Las nuevas formaciones han aparecido como firmes combatientes contra la corrupción económica, práctica recurrente en numerosos partidos desde la Transición y constante fuente de reflexión para no pocos intelectuales que, por su condición de españoles, rara vez conseguían hacerse oír por amplios sectores de la ciudadanía.

En efecto, las opiniones e ideas de quienes ya en los años 90 del siglo pasado se preocupaban seriamente por la corrupción política a raíz de los sonados escándalos de la época, quedaron confinadas al ámbito docente, o a charlas y ponencias de escasa difusión, o a ensayos minoritarios, a pesar de la evidente necesidad de abrir una profunda reflexión pública que no podía agotarse en la que se daba los medios.

Es muy revelador que ese debate no se estimulara desde la esfera política ni en las instituciones, como también lo es que, ya entonces, la filósofa y Catedrática de Ética Adela Cortina, entre otras voces autorizadas, advirtiera de la necesidad de regenerar la moral de la vida pública.
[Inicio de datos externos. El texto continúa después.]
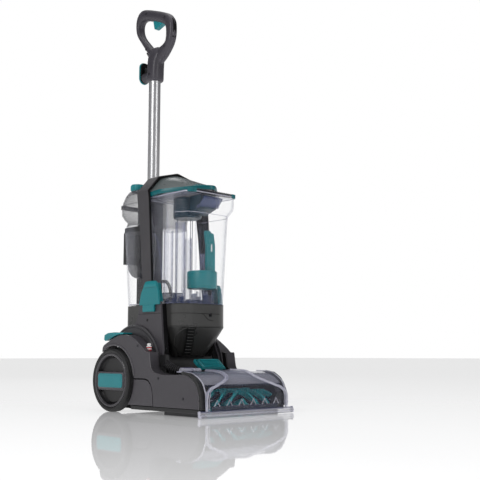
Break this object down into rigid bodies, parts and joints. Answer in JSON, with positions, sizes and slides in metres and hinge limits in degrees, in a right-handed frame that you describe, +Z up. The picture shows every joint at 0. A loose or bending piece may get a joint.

Hoy todavía seguimos asociando los casos de corrupción política solo a los delitos económicos, no a otras prácticas toleradas por la ley, aunque democráticamente sean, en opinión de Cortina, más perversas.

Según decía la filósofa valenciana en 1996, la corrupción económica, con ser muy grave, no sería la más dañina. Era y es, sin duda, la más escandalosa y mediática, la que más exaspera a la mayoría de los ciudadanos, aunque, como sabemos, sea aún dudoso que a quienes la combaten les reporte por sí sola abundantes réditos electorales. Para Cortina la peor corrupción era la que afectaba al discurso público, «totalmente depauperado por el emotivismo, porque es un discurso en el que no se dan argumentos, no se dan razones, sino que trata exclusivamente de causar adhesiones, de provocar en los demás el mismo sentimiento psicológico que yo quiero que tengan». Y añadía que «son los electores dogmáticos los que se suman a las declaraciones emotivas y olvidan los comportamientos reales».

Esa deformación de la realidad convertida en práctica habitual, ¿sigue predominando, veinte años después, sobre una política «fría» que apueste por la razón y la mayoría de edad de la ciudadanía? En términos generales es posible que en ese sentido hayamos mejorado. No puede decirse que C's o Compromís, por ejemplo, sean partidos emotivistas. O que Podemos, a pesar de sus pulsiones populistas, desprecie los hechos y apele exclusivamente a la sentimentalidad del electorado. O que el PSOE -que, por su recorrido histórico habría que considerar bajo una luz más rigurosa- haga del emotivismo el eje de su discurso actual.

Por el contrario, en el PP, el emotivismo sigue considerándose ampliamente no sólo un procedimiento político legítimo sino esencial, que se exhibe con una insolencia pasmosa. En Gandia, Arturo Torró fue su representante más destacado, como todavía lo son sus herederos políticos. O como lo es en la Comunidad Valenciana Isabel Bonig, quien el jueves pasado calificaba de acto de «alta traición» que Ximo Puig hubiera recibido a Carles Puigdemont en la Generalitat. «Ha traicionado a los valencianos por abrir las puertas del Palau a quien quiere romper con España». Las declaraciones de Bonig son un ejemplo eminente de la degeneración del discurso público sobre la que alertaba Cortina.

¿Por qué ese discurso depauperado, viejo, insidioso, de vuelo gallináceo, destinado a excitar la visceralidad de la ciudadanía y no su sentido crítico, sigue siendo el principal caballo de batalla del PP? A modo de respuesta urgente aventuremos un solo dato: el último liberal declarado del PP, Joaquín Calomarde, abandonó ese partido hace ocho años con la melancolía de los soñadores. Escribió un artículo de despedida titulado «Nosotros los liberales» en el que, por supuesto, nadie reconocería a Bonig. Con la rentrée política vuelve el espectro de la «coentor».